Dataset >>
_ _ _ _ _

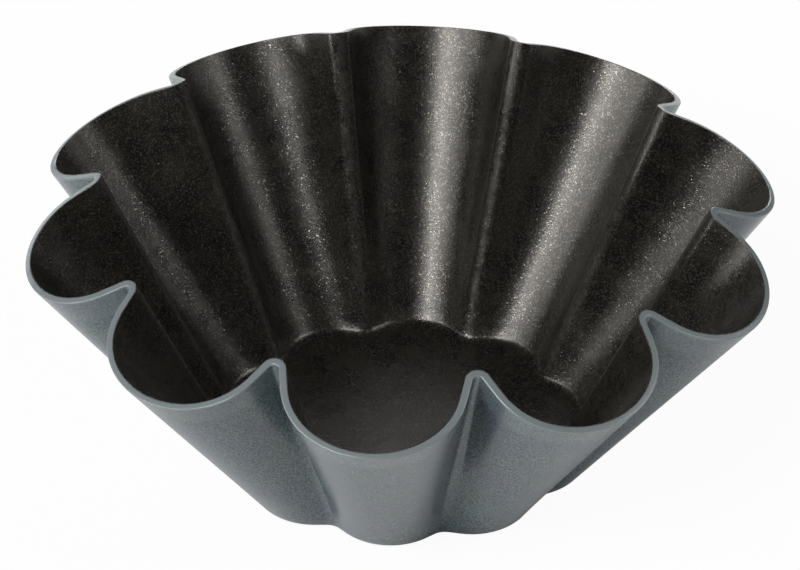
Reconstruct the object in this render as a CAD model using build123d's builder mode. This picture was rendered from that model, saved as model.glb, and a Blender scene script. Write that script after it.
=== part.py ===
from build123d import *
from math import atan, cos, degrees, hypot, radians, sin
import os

# A brioche mould for one small loaf: ten flutes pressed in a single round blank of thin steel.
# The outside is lacquered, and the lacquer turns over the cut edge. The inside has a non-stick film.
# The axis is +Z, the base stands on z = 0, and the crest of one flute points along -Y.
# Lengths are millimetres and angles are degrees.

# Flutes
flute_count = 10
first_crest_angle = -90

# Rim, on the lacquered outside: the edge of the blank stands higher in the valleys than on the crests
rim_valley_height = 31.0
rim_wave = 4.3
rim_crest_radius = 40.0
rim_flute_depth = 7.4

# Base, on the lacquered outside, where the lines of the wall would meet the table
base_crest_radius = 19.9
base_flute_depth = 1.65
base_corner_radius = 2.0

# Plan of one flute at the foot of the wall and at its mouth: the turn of its flank away from
# the flute's own axis, and the round of the valley beside it
foot_flank_turn = 42
foot_valley_round = 1.6
mouth_flank_turn = 88
mouth_valley_round = 0.45

# Layers of the wall, from the outside in
lacquer_thickness = 0.07
steel_thickness = 0.55
film_thickness = 0.06

# The flutes are drawn this far past the rim, and then trimmed
trim_allowance = 2.0

# Sections of the rounded corner, as shares of its turn
corner_section_shares = (0, 1 / 3, 2 / 3, 1)

# Lines of the wall, in plan per unit of height
rim_crest_height = rim_valley_height - rim_wave
rim_valley_radius = rim_crest_radius - rim_flute_depth
base_valley_radius = base_crest_radius - base_flute_depth
crest_slope = (rim_crest_radius - base_crest_radius) / rim_crest_height
valley_slope = (rim_valley_radius - base_valley_radius) / rim_valley_height

# The corner turns from the flat base up to the lean of the crests
lean = degrees(atan(crest_slope))
corner_turn = 90 - lean
foot_height = base_corner_radius * (1 - cos(radians(corner_turn)))
mouth_height = rim_valley_height + trim_allowance

# A dome through the rim's high and low points trims the flutes nearly square to the sheet
rise = rim_valley_height ** 2 - rim_crest_height ** 2
reach = rim_crest_radius ** 2 - rim_valley_radius ** 2
dome_centre_height = (rise - reach) / (2 * rim_wave)
dome_radius = hypot(rim_crest_radius, rim_crest_height - dome_centre_height)

# Depths of the faces between the layers, below the lacquered outside
steel_outer_depth = lacquer_thickness
steel_inner_depth = steel_outer_depth + steel_thickness
film_inner_depth = steel_inner_depth + film_thickness


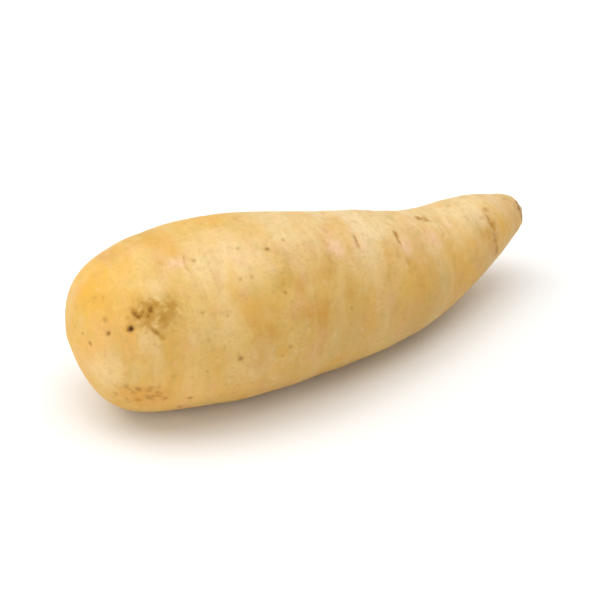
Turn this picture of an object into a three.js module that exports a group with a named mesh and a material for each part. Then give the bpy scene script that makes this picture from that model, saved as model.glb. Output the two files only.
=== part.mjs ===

_ _ _ _ _

Restate the data above word for word.

Result below >>
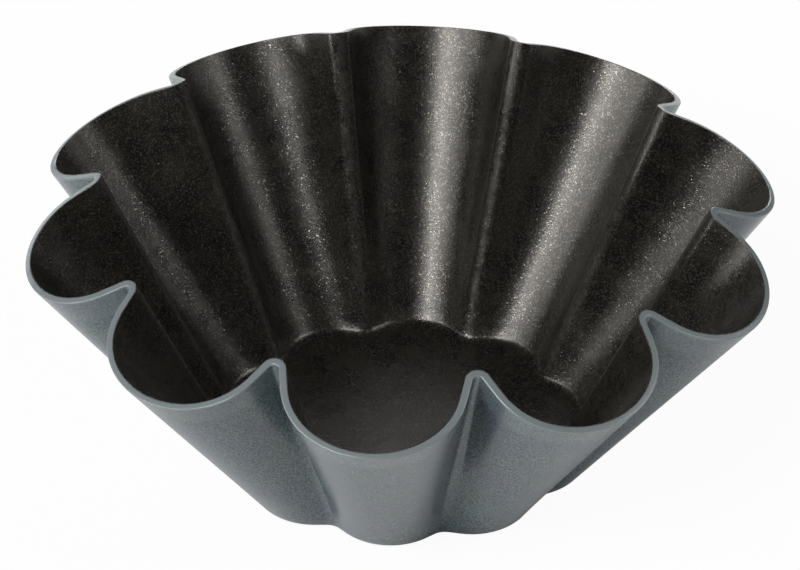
Reconstruct the object in this render as a CAD model using build123d's builder mode. This picture was rendered from that model, saved as model.glb, and a Blender scene script. Write that script after it.
=== part.py ===
from build123d import *
from math import atan, cos, degrees, hypot, radians, sin
import os

# A brioche mould for one small loaf: ten flutes pressed in a single round blank of thin steel.
# The outside is lacquered, and the lacquer turns over the cut edge. The inside has a non-stick film.
# The axis is +Z, the base stands on z = 0, and the crest of one flute points along -Y.
# Lengths are millimetres and angles are degrees.

# Flutes
flute_count = 10
first_crest_angle = -90

# Rim, on the lacquered outside: the edge of the blank stands higher in the valleys than on the crests
rim_valley_height = 31.0
rim_wave = 4.3
rim_crest_radius = 40.0
rim_flute_depth = 7.4

# Base, on the lacquered outside, where the lines of the wall would meet the table
base_crest_radius = 19.9
base_flute_depth = 1.65
base_corner_radius = 2.0

# Plan of one flute at the foot of the wall and at its mouth: the turn of its flank away from
# the flute's own axis, and the round of the valley beside it
foot_flank_turn = 42
foot_valley_round = 1.6
mouth_flank_turn = 88
mouth_valley_round = 0.45

# Layers of the wall, from the outside in
lacquer_thickness = 0.07
steel_thickness = 0.55
film_thickness = 0.06

# The flutes are drawn this far past the rim, and then trimmed
trim_allowance = 2.0

# Sections of the rounded corner, as shares of its turn
corner_section_shares = (0, 1 / 3, 2 / 3, 1)

# Lines of the wall, in plan per unit of height
rim_crest_height = rim_valley_height - rim_wave
rim_valley_radius = rim_crest_radius - rim_flute_depth
base_valley_radius = base_crest_radius - base_flute_depth
crest_slope = (rim_crest_radius - base_crest_radius) / rim_crest_height
valley_slope = (rim_valley_radius - base_valley_radius) / rim_valley_height

# The corner turns from the flat base up to the lean of the crests
lean = degrees(atan(crest_slope))
corner_turn = 90 - lean
foot_height = base_corner_radius * (1 - cos(radians(corner_turn)))
mouth_height = rim_valley_height + trim_allowance

# A dome through the rim's high and low points trims the flutes nearly square to the sheet
rise = rim_valley_height ** 2 - rim_crest_height ** 2
reach = rim_crest_radius ** 2 - rim_valley_radius ** 2
dome_centre_height = (rise - reach) / (2 * rim_wave)
dome_radius = hypot(rim_crest_radius, rim_crest_height - dome_centre_height)

# Depths of the faces between the layers, below the lacquered outside
steel_outer_depth = lacquer_thickness
steel_inner_depth = steel_outer_depth + steel_thickness
film_inner_depth = steel_inner_depth + film_thickness


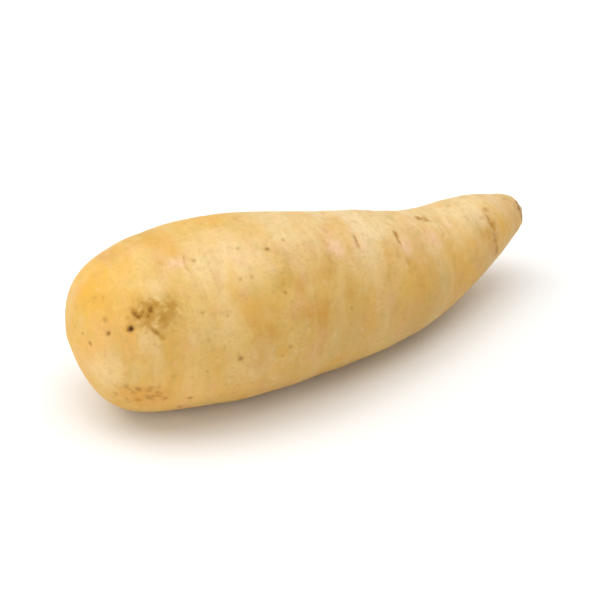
Turn this picture of an object into a three.js module that exports a group with a named mesh and a material for each part. Then give the bpy scene script that makes this picture from that model, saved as model.glb. Output the two files only.
=== part.mjs ===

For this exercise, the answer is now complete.